■ **Description of the task**
Look through the material below and copy exactly the lines from the line with "# The ejector" to the line with "obj.matrix_world = Matrix.Identity(4)", those two lines included.

■ **Given material**

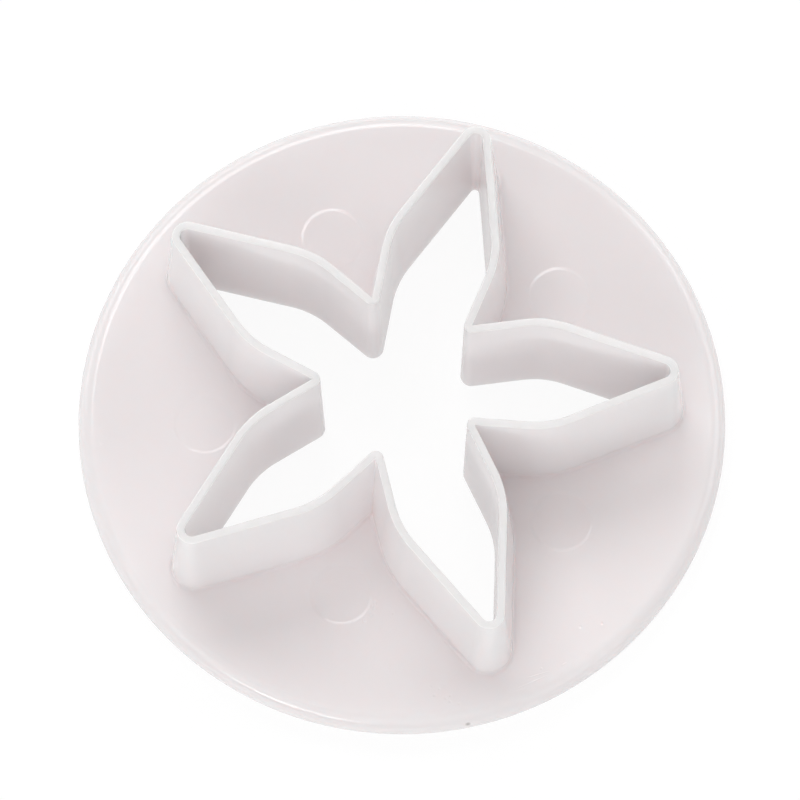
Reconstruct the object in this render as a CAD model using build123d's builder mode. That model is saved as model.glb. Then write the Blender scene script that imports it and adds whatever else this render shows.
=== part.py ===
from build123d import *
from math import cos, radians, sin, tan
import os

# A calyx cutter, moulded in one piece: a round disc with a five-sepalled cutting wall on it.
# Millimetres and degrees. The origin is the middle of the disc's underside, +Z towards the cutting edge.

# The disc, whose rim is fully rounded
disc_diameter = 60.0
disc_thickness = 3.2

# The cutting wall, as its flat top shows it
overall_height = 15.2
wall_thickness = 0.72
sepal_count = 5
first_sepal_angle = 90.0

# The corners of one sepal, on the middle of the wall's thickness. The tip's stays clear of the rim
tip_clearance = 3.2
shoulder_reach = 14.35
shoulder_angle = 20.9
notch_reach = 7.4
tip_radius = 1.05
shoulder_radius = 8.8

# The wall's outside and inside both lean outwards from the opening's axis, each in its own way
outer_draft = 3.8
inner_draft = 1.05
foot_fillet = 0.35
arris_radius = 0.12

# The round marks of the mould's ejector pins, one between each two sepals
mark_diameter = 6.0
mark_reach = 18.2
mark_depth = 0.06

# The cut for the opening runs this far past both ends
overrun = 1.0

sepal_pitch = 360 / sepal_count
notch_angle = sepal_pitch / 2
tip_reach = disc_diameter / 2 - tip_clearance
rim_radius = disc_thickness / 2
os.makedirs("parts", exist_ok=True)


def at_angle(reach, angle):
    """The point at a reach from the middle, in a direction."""
    return Vector(reach * cos(radians(angle)), reach * sin(radians(angle)))


def wall_corners():
    """The corners of the wall's middle line, anticlockwise, each with its radius and the way it bends."""
    corners = []
    for number in range(sepal_count):
        axis = first_sepal_angle + number * sepal_pitch
        corners.append((at_angle(tip_reach, axis), tip_radius, 1))
        corners.append((at_angle(shoulder_reach, axis + shoulder_angle), shoulder_radius, 1))
        corners.append((at_angle(notch_reach, axis + notch_angle), wall_thickness / 2, -1))
        corners.append((at_angle(shoulder_reach, axis + sepal_pitch - shoulder_angle), shoulder_radius, 1))
    return corners


def moved_side(start, end, outward):
    """A straight side moved outwards, as a point and a direction."""
    along = (end - start).normalized()
    return start + along.cross(Vector(0, 0, 1)) * outward, along


def crossing(one_side, other_side):
    """The point where two straight sides meet."""
    (point, along), (other_point, other_along) = one_side, other_side
    distance = (other_point - point).cross(other_along).Z / along.cross(other_along).Z
    return point + along * distance


def calyx_outline(height, outward):
    """The calyx shape at a height, moved outwards from the wall's middle line."""
    corners = wall_corners()
    points = [point for point, radius, bend in corners]
    sides = [moved_side(start, end, outward) for start, end in zip(points, points[1:] + points[:1])]
    moved_points = [crossing(sides[number - 1], side) for number, side in enumerate(sides)]
    moved_radii = [max(radius + bend * outward, 0) for point, radius, bend in corners]
    with BuildSketch(Plane.XY.offset(height)) as outline:
        with BuildLine():
            FilletPolyline(moved_points, radius=moved_radii, close=True)
        make_face()
    return outline.sketch


def outer_shape(height):
    """The outside of the wall at a height, widest at the foot."""
    return calyx_outline(height, wall_thickness / 2 + (overall_height - height) * tan(radians(outer_draft)))


def inner_shape(height):
    """The opening inside the wall at a height, narrowest at the disc's underside."""
    return calyx_outline(height, -wall_thickness / 2 - (overall_height - height) * tan(radians(inner_draft)))


with BuildPart() as cutter_moulding:
    # The disc, turned about its axis
    with BuildSketch(Plane.XZ):
        with BuildLine():
            flat_radius = disc_diameter / 2 - rim_radius
            Line((0, 0), (flat_radius, 0))
            ThreePointArc((flat_radius, 0), (disc_diameter / 2, rim_radius), (flat_radius, disc_thickness))
            Polyline((flat_radius, disc_thickness), (0, disc_thickness), (0, 0))
        make_face()
    revolve(axis=Axis.Z)

    # The outside of the wall, run down through the disc, and the fillet at its foot
    loft([outer_shape(0), outer_shape(overall_height)], ruled=True)
    disc_face = cutter_moulding.faces().filter_by(Plane.XY).sort_by(Axis.Z)[1]
    fillet(disc_face.inner_wires()[0].edges(), radius=foot_fillet)

    # The opening, right through wall and disc
    loft([inner_shape(-overrun), inner_shape(overall_height + overrun)], ruled=True, mode=Mode.SUBTRACT)

    # The small round on both edges of the wall's flat top
    wall_top = cutter_moulding.faces().sort_by(Axis.Z)[-1]
    fillet(wall_top.edges(), radius=arris_radius)

    # The ejector pins' marks, sunk into the disc's face
    with BuildSketch(Plane.XY.offset(disc_thickness)):
        with PolarLocations(mark_reach, sepal_count, start_angle=first_sepal_angle + notch_angle):
            Circle(mark_diameter / 2)
    extrude(amount=-mark_depth, mode=Mode.SUBTRACT)

cutter_moulding.part.label = "cutter_moulding"
export_step(cutter_moulding.part, "parts/cutter_moulding.step")
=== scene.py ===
from math import atan2, cos, pi, radians, sin, tan

import bmesh
import bpy
from bpy.props import FloatProperty, FloatVectorProperty, IntProperty, PointerProperty
from mathutils import Matrix, Vector


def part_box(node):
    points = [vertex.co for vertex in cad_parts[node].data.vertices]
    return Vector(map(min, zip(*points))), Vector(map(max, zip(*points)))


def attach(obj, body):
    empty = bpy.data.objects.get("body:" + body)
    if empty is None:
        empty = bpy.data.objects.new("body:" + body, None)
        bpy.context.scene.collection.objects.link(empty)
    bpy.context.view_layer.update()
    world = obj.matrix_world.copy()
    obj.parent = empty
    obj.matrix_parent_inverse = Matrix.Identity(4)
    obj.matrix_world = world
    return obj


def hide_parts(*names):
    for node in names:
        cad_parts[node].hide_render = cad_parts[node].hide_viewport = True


# The looks of a calyx cutter: one glossy off-white moulding on a light table, under soft boxes.
# Metres, in the CAD model's own frame: the disc's underside is at zero height, one sepal points along +Y.

bl_info = {
    "name": "Calyx cutter",
    "version": (1, 0, 0),
    "blender": (4, 5, 0),
    "location": "3D View > Sidebar > Calyx cutter",
    "description": "Models and lights a one-piece calyx cutter",
    "category": "Object",
}

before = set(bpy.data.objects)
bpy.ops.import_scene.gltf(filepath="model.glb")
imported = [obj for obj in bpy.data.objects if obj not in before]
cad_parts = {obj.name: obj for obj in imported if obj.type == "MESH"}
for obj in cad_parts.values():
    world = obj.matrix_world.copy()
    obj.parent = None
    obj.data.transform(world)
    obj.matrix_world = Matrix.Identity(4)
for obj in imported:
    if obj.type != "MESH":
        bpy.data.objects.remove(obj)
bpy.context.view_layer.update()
NODE = "cutter_moulding"
BODY = "root"
SIDEBAR = "Calyx cutter"
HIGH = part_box(NODE)[1]
MM = 0.001
FIRST_SEPAL_ANGLE = pi / 2

# How finely the curves are divided
TIP_STEPS = 20
SHOULDER_STEPS = 14
NOTCH_STEPS = 12
ARRIS_STEPS = 5
FOOT_STEPS = 10
SIDE_STEPS = 6
RIM_STEPS = 28
DISC_STEPS = 360
MARK_STEPS = 72
MARK_SLOPE_STEPS = 6
FLAW_STEPS = 16
FLAW_SLOPE_STEPS = 4

# The least radius of a notch, and the level run beside a round as a share of its radius
LEAST_NOTCH_RADIUS = 0.04 * MM
FLAT_RUN_SHARE = 1.3

# Points nearer than this are merged. The attribute holds each point's place in its ring
MERGE_DISTANCE = 0.002 * MM
PLACE = "place"

# The faces that lead the shading, by the height of their unit normal: the level ones, and the steep ones
# that lie further than this inside the rim
LEVEL = 0.99999
STEEP = 0.1
RIM_BAND = 1.0 * MM


class CutterSizes(bpy.types.PropertyGroup):
    """The moulding's sizes. The overall ones come from the CAD model."""

    disc_radius: FloatProperty(
        name="Disc radius", description="From the axis to the rounded rim", default=HIGH.x, unit="LENGTH"
    )
    disc_thickness: FloatProperty(
        name="Disc thickness", description="The disc's thickness, which its rim rounds fully",
        default=3.2 * MM, unit="LENGTH",
    )
    overall_height: FloatProperty(
        name="Overall height", description="From the table to the cutting edge", default=HIGH.z, unit="LENGTH"
    )
    wall_thickness: FloatProperty(
        name="Wall thickness", description="Width of the wall's flat top", default=0.72 * MM, unit="LENGTH"
    )
    sepal_count: IntProperty(name="Sepals", description="How many sepals the calyx has", default=5, min=3)
    tip_clearance: FloatProperty(
        name="Tip clearance", description="From a sepal's tip corner to the rim",
        default=3.2 * MM, unit="LENGTH",
    )
    shoulder_reach: FloatProperty(
        name="Shoulder reach", description="From the axis to a sepal's shoulder corner",
        default=14.35 * MM, unit="LENGTH",
    )
    shoulder_angle: FloatProperty(
        name="Shoulder angle", description="Between a sepal's axis and its shoulder corner",
        default=radians(20.9), subtype="ANGLE",
    )
    notch_reach: FloatProperty(
        name="Notch reach", description="From the axis to the corner between two sepals",
        default=7.4 * MM, unit="LENGTH",
    )
    tip_radius: FloatProperty(
        name="Tip radius", description="Corner radius of a tip, on the wall's middle",
        default=1.05 * MM, unit="LENGTH",
    )
    shoulder_radius: FloatProperty(
        name="Shoulder radius", description="Corner radius of a shoulder, on the wall's middle",
        default=8.8 * MM, unit="LENGTH",
    )
    outer_draft: FloatProperty(
        name="Outer draft", description="Lean of the wall's outside", default=radians(3.8), subtype="ANGLE"
    )
    inner_draft: FloatProperty(
        name="Inner draft", description="Lean of the wall's inside", default=radians(1.05), subtype="ANGLE"
    )
    foot_fillet: FloatProperty(
        name="Foot fillet", description="Radius between wall and disc", default=0.35 * MM, unit="LENGTH"
    )
    arris_radius: FloatProperty(
        name="Edge round", description="Round on the wall's top edges", default=0.12 * MM, unit="LENGTH"
    )
    edge_break: FloatProperty(
        name="Lower edge round", description="Round on the opening's lower edge",
        default=0.1 * MM, unit="LENGTH",
    )
    mark_radius: FloatProperty(
        name="Pin mark radius", description="Radius of an ejector pin's mark", default=3.0 * MM, unit="LENGTH"
    )
    mark_reach: FloatProperty(
        name="Pin mark reach", description="From the axis to a mark's middle",
        default=18.2 * MM, unit="LENGTH",
    )
    mark_depth: FloatProperty(
        name="Pin mark depth", description="How deep a mark is sunk", default=0.06 * MM, unit="LENGTH"
    )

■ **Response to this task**
    # The ejector pins' marks, sunk into the disc's face
    with BuildSketch(Plane.XY.offset(disc_thickness)):
        with PolarLocations(mark_reach, sepal_count, start_angle=first_sepal_angle + notch_angle):
            Circle(mark_diameter / 2)
    extrude(amount=-mark_depth, mode=Mode.SUBTRACT)

cutter_moulding.part.label = "cutter_moulding"
export_step(cutter_moulding.part, "parts/cutter_moulding.step")
=== scene.py ===
from math import atan2, cos, pi, radians, sin, tan

import bmesh
import bpy
from bpy.props import FloatProperty, FloatVectorProperty, IntProperty, PointerProperty
from mathutils import Matrix, Vector


def part_box(node):
    points = [vertex.co for vertex in cad_parts[node].data.vertices]
    return Vector(map(min, zip(*points))), Vector(map(max, zip(*points)))


def attach(obj, body):
    empty = bpy.data.objects.get("body:" + body)
    if empty is None:
        empty = bpy.data.objects.new("body:" + body, None)
        bpy.context.scene.collection.objects.link(empty)
    bpy.context.view_layer.update()
    world = obj.matrix_world.copy()
    obj.parent = empty
    obj.matrix_parent_inverse = Matrix.Identity(4)
    obj.matrix_world = world
    return obj


def hide_parts(*names):
    for node in names:
        cad_parts[node].hide_render = cad_parts[node].hide_viewport = True


# The looks of a calyx cutter: one glossy off-white moulding on a light table, under soft boxes.
# Metres, in the CAD model's own frame: the disc's underside is at zero height, one sepal points along +Y.

bl_info = {
    "name": "Calyx cutter",
    "version": (1, 0, 0),
    "blender": (4, 5, 0),
    "location": "3D View > Sidebar > Calyx cutter",
    "description": "Models and lights a one-piece calyx cutter",
    "category": "Object",
}

before = set(bpy.data.objects)
bpy.ops.import_scene.gltf(filepath="model.glb")
imported = [obj for obj in bpy.data.objects if obj not in before]
cad_parts = {obj.name: obj for obj in imported if obj.type == "MESH"}
for obj in cad_parts.values():
    world = obj.matrix_world.copy()
    obj.parent = None
    obj.data.transform(world)
    obj.matrix_world = Matrix.Identity(4)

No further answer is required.